Reproduce exactly the lines from the line with "Write the FreeCAD" through the line with "# that starts", both included, and no other lines.

Scripts that build objects:
____

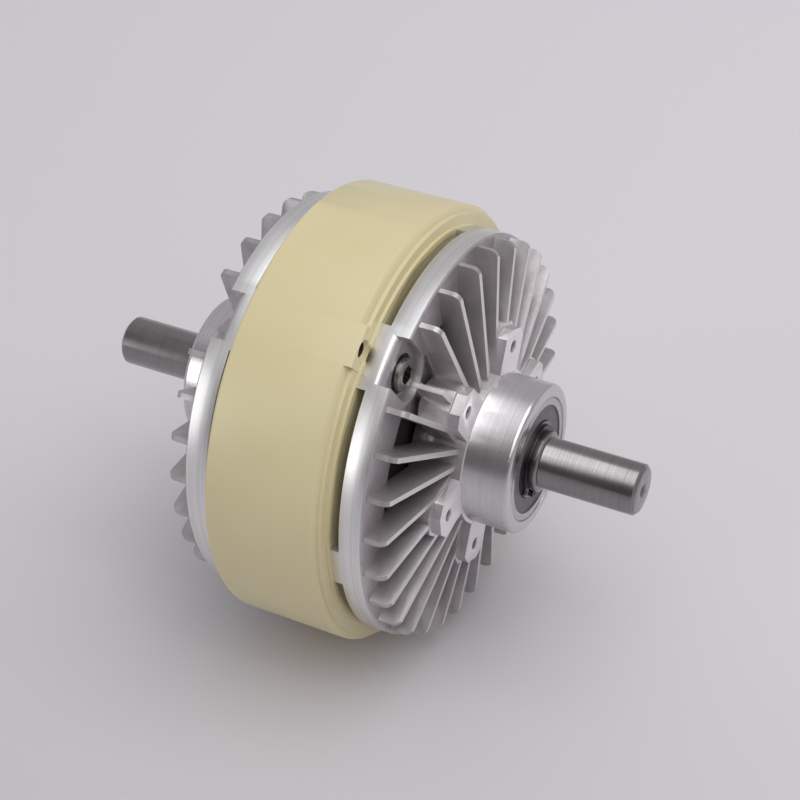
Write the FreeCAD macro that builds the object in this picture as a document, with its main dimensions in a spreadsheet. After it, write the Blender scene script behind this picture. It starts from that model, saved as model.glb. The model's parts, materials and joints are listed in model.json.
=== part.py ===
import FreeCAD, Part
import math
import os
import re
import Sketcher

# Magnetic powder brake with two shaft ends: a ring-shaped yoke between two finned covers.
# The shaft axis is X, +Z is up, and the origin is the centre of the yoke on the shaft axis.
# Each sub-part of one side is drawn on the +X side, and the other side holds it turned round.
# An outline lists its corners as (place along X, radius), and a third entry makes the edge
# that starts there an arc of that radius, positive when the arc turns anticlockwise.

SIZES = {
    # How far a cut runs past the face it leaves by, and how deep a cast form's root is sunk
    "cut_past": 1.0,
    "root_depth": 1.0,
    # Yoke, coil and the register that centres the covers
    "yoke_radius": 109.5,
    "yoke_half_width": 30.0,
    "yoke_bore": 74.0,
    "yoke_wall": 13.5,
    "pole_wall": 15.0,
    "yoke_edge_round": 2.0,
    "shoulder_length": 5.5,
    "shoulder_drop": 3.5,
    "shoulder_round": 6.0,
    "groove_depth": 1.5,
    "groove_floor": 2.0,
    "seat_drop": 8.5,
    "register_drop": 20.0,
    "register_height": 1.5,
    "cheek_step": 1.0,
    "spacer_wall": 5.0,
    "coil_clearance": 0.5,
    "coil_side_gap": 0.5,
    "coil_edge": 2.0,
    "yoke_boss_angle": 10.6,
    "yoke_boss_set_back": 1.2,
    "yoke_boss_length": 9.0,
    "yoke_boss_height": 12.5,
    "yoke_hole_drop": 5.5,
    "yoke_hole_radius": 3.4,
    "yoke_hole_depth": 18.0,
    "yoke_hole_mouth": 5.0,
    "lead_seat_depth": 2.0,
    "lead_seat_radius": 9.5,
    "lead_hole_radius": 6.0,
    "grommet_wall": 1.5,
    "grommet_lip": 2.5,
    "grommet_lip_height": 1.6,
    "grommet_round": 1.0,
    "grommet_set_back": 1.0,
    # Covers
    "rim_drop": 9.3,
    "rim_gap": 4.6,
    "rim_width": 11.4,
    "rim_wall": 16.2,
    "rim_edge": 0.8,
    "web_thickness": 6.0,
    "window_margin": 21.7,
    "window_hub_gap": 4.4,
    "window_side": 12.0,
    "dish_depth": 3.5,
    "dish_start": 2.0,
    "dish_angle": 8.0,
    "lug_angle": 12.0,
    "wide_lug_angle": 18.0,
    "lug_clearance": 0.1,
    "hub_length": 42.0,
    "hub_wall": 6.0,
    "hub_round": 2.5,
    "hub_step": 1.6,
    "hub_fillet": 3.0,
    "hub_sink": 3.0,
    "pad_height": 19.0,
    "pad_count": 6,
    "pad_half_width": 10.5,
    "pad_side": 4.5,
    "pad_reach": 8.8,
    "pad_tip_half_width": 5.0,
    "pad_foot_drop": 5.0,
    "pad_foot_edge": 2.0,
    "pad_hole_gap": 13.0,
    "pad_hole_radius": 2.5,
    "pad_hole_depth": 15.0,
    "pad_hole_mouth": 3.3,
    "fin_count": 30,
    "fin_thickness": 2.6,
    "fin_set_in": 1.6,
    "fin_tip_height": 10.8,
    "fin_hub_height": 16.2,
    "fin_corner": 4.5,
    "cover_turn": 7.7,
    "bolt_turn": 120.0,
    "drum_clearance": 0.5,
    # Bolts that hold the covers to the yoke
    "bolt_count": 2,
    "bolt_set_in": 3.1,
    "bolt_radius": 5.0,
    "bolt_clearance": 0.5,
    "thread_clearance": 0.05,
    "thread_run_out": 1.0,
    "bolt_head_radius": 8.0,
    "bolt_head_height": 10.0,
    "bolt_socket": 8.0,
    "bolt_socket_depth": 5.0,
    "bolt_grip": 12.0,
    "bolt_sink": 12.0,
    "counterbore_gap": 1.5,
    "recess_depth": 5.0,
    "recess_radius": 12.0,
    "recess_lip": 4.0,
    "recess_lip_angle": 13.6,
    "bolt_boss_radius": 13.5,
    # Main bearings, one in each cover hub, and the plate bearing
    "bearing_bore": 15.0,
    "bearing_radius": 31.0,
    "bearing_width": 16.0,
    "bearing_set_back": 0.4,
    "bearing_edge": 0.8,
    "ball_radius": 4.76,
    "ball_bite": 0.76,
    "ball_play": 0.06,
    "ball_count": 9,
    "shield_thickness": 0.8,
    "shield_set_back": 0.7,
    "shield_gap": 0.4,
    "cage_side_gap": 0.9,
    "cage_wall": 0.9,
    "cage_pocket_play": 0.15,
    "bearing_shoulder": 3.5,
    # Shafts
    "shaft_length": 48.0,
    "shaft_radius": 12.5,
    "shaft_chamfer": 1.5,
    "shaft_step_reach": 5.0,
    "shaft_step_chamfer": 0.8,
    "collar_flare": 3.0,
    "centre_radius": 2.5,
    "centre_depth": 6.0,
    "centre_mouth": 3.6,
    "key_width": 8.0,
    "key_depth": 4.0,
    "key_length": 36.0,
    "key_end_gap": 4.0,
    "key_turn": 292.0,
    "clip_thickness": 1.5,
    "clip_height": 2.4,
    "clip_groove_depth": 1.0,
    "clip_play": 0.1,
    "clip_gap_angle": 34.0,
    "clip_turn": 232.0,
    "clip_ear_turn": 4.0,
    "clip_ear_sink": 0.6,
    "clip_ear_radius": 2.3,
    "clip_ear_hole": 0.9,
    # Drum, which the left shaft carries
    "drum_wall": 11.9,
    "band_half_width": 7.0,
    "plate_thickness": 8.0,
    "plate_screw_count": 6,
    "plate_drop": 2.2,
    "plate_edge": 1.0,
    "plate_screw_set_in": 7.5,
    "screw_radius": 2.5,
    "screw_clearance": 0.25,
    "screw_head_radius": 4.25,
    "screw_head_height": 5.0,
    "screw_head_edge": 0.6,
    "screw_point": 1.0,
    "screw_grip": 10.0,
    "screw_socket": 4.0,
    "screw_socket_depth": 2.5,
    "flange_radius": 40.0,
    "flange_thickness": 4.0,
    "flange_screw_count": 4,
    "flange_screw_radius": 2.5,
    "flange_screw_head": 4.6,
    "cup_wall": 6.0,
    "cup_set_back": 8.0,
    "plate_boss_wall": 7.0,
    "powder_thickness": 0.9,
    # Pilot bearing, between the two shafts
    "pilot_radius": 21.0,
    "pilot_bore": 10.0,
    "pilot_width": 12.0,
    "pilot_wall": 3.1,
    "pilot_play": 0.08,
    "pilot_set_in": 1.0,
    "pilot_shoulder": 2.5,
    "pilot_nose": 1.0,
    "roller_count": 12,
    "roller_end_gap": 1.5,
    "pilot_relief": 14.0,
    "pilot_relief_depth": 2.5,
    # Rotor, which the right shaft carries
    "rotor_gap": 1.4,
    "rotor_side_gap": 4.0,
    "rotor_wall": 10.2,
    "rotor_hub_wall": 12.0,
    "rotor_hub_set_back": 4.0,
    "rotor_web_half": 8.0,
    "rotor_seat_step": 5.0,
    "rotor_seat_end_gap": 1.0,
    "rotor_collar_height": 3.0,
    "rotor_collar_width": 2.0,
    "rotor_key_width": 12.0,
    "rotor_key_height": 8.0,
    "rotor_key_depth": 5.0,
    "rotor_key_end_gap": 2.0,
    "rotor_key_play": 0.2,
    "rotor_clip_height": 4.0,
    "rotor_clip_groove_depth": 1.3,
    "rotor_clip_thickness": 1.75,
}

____

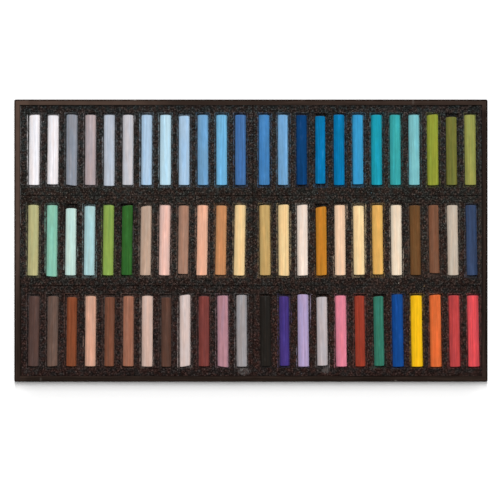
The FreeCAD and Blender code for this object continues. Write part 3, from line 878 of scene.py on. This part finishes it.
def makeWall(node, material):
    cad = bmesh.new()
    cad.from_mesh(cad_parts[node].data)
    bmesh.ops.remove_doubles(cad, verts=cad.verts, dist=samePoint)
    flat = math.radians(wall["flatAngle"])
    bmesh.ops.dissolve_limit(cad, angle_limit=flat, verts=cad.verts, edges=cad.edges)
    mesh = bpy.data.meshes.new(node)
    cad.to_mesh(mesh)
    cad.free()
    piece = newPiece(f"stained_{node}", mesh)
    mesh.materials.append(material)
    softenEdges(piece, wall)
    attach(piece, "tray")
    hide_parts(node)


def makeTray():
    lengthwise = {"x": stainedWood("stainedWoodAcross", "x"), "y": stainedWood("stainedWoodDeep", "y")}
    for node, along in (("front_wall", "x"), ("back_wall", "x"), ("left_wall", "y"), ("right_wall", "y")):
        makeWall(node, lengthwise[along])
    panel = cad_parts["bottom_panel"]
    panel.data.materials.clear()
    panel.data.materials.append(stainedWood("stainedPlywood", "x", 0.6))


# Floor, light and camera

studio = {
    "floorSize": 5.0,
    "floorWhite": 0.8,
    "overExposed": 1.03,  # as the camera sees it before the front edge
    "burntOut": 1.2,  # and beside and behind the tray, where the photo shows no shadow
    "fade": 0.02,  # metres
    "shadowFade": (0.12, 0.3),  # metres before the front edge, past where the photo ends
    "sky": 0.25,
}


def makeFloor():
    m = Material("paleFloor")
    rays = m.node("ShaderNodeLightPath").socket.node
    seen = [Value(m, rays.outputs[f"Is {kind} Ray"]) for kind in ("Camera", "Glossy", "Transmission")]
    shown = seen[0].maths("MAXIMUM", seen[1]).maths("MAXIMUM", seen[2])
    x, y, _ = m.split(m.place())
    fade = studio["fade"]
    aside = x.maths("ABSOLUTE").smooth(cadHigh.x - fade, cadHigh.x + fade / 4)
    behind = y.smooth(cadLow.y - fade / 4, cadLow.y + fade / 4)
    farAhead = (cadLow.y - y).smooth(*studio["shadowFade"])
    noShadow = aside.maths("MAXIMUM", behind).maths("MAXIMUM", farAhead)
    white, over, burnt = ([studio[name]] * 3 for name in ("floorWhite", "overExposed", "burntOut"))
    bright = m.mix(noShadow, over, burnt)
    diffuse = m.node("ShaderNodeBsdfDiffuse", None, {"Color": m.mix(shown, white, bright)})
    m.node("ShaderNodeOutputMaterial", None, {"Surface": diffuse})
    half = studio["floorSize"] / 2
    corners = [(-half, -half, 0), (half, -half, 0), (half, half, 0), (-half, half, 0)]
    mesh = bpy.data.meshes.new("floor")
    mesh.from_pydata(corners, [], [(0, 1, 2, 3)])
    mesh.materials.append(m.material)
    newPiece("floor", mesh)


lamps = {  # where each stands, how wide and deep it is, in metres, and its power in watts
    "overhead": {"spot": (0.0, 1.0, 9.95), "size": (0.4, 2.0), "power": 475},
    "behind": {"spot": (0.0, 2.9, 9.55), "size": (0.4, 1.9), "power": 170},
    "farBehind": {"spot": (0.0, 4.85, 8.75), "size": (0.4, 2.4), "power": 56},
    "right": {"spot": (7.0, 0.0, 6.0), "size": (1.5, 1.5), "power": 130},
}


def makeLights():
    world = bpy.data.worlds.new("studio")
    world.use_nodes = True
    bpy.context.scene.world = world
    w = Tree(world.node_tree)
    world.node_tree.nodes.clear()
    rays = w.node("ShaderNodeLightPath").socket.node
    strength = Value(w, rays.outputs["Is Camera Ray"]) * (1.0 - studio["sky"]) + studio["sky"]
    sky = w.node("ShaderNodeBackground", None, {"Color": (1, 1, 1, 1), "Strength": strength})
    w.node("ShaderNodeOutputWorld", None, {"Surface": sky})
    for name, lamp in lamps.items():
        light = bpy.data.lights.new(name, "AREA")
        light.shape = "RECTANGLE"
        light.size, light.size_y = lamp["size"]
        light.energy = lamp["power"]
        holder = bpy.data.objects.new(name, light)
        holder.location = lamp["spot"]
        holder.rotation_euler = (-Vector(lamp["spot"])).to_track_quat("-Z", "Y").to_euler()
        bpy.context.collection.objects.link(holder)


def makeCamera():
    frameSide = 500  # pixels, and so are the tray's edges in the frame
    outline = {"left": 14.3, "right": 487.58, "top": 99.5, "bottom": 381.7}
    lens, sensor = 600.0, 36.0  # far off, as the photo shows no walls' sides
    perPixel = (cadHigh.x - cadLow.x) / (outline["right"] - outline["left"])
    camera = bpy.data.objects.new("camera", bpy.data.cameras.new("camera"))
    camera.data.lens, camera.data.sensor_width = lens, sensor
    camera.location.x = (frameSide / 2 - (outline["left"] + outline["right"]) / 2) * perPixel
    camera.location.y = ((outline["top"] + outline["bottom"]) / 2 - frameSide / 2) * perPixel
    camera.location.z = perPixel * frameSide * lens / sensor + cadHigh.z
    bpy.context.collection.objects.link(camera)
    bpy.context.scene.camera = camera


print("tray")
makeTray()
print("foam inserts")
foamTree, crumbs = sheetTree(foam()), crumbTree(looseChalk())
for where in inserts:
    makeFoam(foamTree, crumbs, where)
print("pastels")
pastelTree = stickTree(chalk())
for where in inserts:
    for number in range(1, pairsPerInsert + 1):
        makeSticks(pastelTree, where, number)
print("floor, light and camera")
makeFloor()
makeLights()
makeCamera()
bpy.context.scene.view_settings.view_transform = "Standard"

____

_SOLVED PROBLEM_:
Write the FreeCAD macro that builds the object in this picture as a document, with its main dimensions in a spreadsheet. After it, write the Blender scene script behind this picture. It starts from that model, saved as model.glb. The model's parts, materials and joints are listed in model.json.
=== part.py ===
import FreeCAD, Part
import math
import os
import re
import Sketcher

# Magnetic powder brake with two shaft ends: a ring-shaped yoke between two finned covers.
# The shaft axis is X, +Z is up, and the origin is the centre of the yoke on the shaft axis.
# Each sub-part of one side is drawn on the +X side, and the other side holds it turned round.
# An outline lists its corners as (place along X, radius), and a third entry makes the edge
# that starts there an arc of that radius, positive when the arc turns anticlockwise.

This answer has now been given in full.